Optimal design of groundwater quality monitoring network using Factorial kriging

• Main Authors: Wen Hung Hsu, 許文鴻
• Other Authors: Liang Cheng Chang
• Format: Others
• Language: zh-TW
• Published: 2004
• Online Access: http://ndltd.ncl.edu.tw/handle/02862609354865627532

碩士 === 國立交通大學 === 土木工程系所 === 93 === In resent studies, geostatistical methods, as Kriging and Co-Kriging, have been applied to design the groundwater monitoring networks. These methods can determine an optimal network based on the spatial variability of a selected variable. However, since a representative variable is difficult to define, the conventional geostatistical methods will be difficult to apply directly when the monitoring network is used to monitor multi-variables. Besides, conventional geostatistical methods consider only single geostatistical structure represented by a variogram, and this may not accurately represent the geostatistical structures for an area with multiple regionalization structures. A Factorial Kriging is an integrated methodology consists of Multivariate Variogram Modeling, Principal Component Analysis and Co-Kringing method. Therefore, it can consider multi-scales geostatistical structures and solve a multi-variables problem by using the factor variables as a representative variable. This research develops an optimal design method to solve groundwater network design problems by combining the Factorial Kringing with Genatic Algorithm (GA).

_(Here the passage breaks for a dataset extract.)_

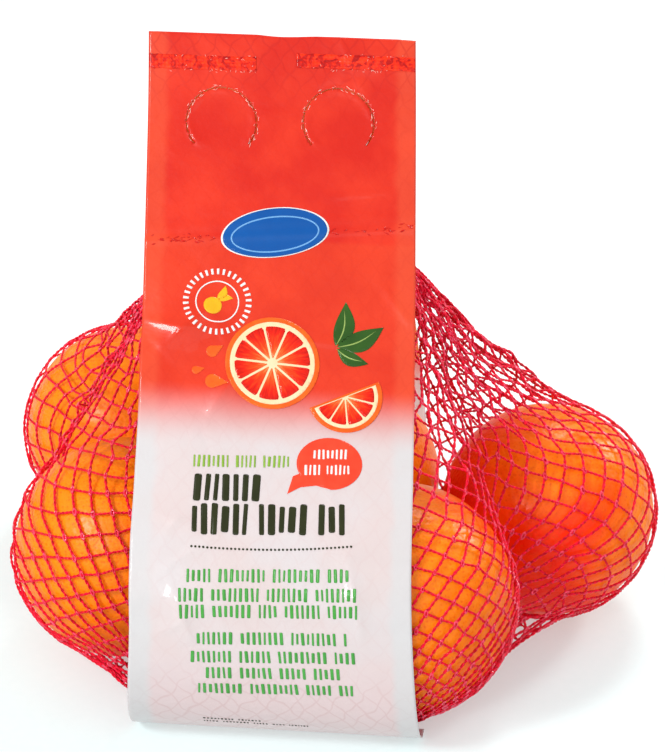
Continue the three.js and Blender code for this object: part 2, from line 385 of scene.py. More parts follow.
def pull_tight(knots, steps, obstacle=None):
    """Moves the inner knots to the middle of their neighbours, step by step, outside the fruit."""
    for _ in range(steps):
        before = knots[1:-1, 1:-1].copy()
        goal = knots[:-2, 1:-1] + knots[2:, 1:-1]
        goal = (goal + CROSS_PULL * (knots[1:-1, :-2] + knots[1:-1, 2:])) / (2 + 2 * CROSS_PULL)
        moved = before + STEP_SHARE * (goal - before)
        if obstacle:
            moved = keep_off_tent(moved, *obstacle)
        moved = keep_off_fruit(moved, before)
        moved[..., 2] = np.maximum(moved[..., 2], NET_FLOOR)
        knots[1:-1, 1:-1] = moved
    return knots


# %% Both net sides, pulled tight
half_front = FRONT_WIDTH / 2 - FREE_EDGE
half_back = BACK_WIDTH / 2 + FILM
net_sides = {}
for side_name, side in (("right", 1), ("left", -1)):
    top_gap = SEAM_SETBACK + NET_TOP[side_name]
    up_front = np.linspace(SEAM_SETBACK, weld_at - top_gap, ROWS)
    up_back = np.linspace(SEAM_SETBACK, back_profile.length - top_gap, ROWS)
    front_edge = on_front(up_front, side * half_front, FILM + GAP)
    back_edge = on_back(up_back, side * half_back, FILM + GAP)
    tight = pull_tight(balloon(front_edge, back_edge, side), STEPS)
    net_sides[side_name] = tight
    print(side_name, "net reaches x", round(float(tight[..., 0].min()), 1),
          "to", round(float(tight[..., 0].max()), 1), "mm")

# %% [markdown]
# ## Geometry Nodes helpers
# The peel and the threads follow rules, so node trees grow them from named sizes. A tree is built
# with its inputs, given to a modifier by the sockets' identifiers, and its result becomes a plain
# mesh, so that no modifier is left on the piece.

# %% Growing a piece from a node tree
def start_tree(name, **inputs):
    """A Geometry Nodes tree; each input is a number, a vector or a material's socket."""
    tree = bpy.data.node_groups.new(name, "GeometryNodeTree")
    tree.interface.new_socket("Geometry", in_out="INPUT", socket_type="NodeSocketGeometry")
    for label, value in inputs.items():
        kind = "Material" if value is None else "Vector" if isinstance(value, tuple) else "Float"
        socket = tree.interface.new_socket(
            label.replace("_", " "), in_out="INPUT", socket_type="NodeSocket" + kind)
        if value is not None:
            socket.default_value = value
    tree.interface.new_socket("Geometry", in_out="OUTPUT", socket_type="NodeSocketGeometry")
    return tree, add_node(tree, "NodeGroupInput").outputs


def end_tree(tree, geometry, material):
    """Closes a tree: real geometry instead of instances, smooth, with its material."""
    realized = add_node(tree, "GeometryNodeRealizeInstances", geometry)
    smooth = add_node(tree, "GeometryNodeSetShadeSmooth", realized)
    painted = add_node(tree, "GeometryNodeSetMaterial", smooth, {"Material": material})
    add_node(tree, "NodeGroupOutput", painted)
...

The proposed model is applied to design the groundwater monitoring network in Pingtung plain, Taiwan. The design considers nine groundwater quality variables and two scales of geostatistical structure represented by two variograms. One of the variogram is Gaussian type with an effective range of 28.5 km and the other is Spherical type with an effective range of 40 km. The model successfully obtains different optimal network designs with respect to 10, 20 and 30 wells. The study demonstrates that the proposed model can optimally design a complicated groundwater monitoring network that considers multiple groundwater quality variables and multiple scales of geostatistical structures.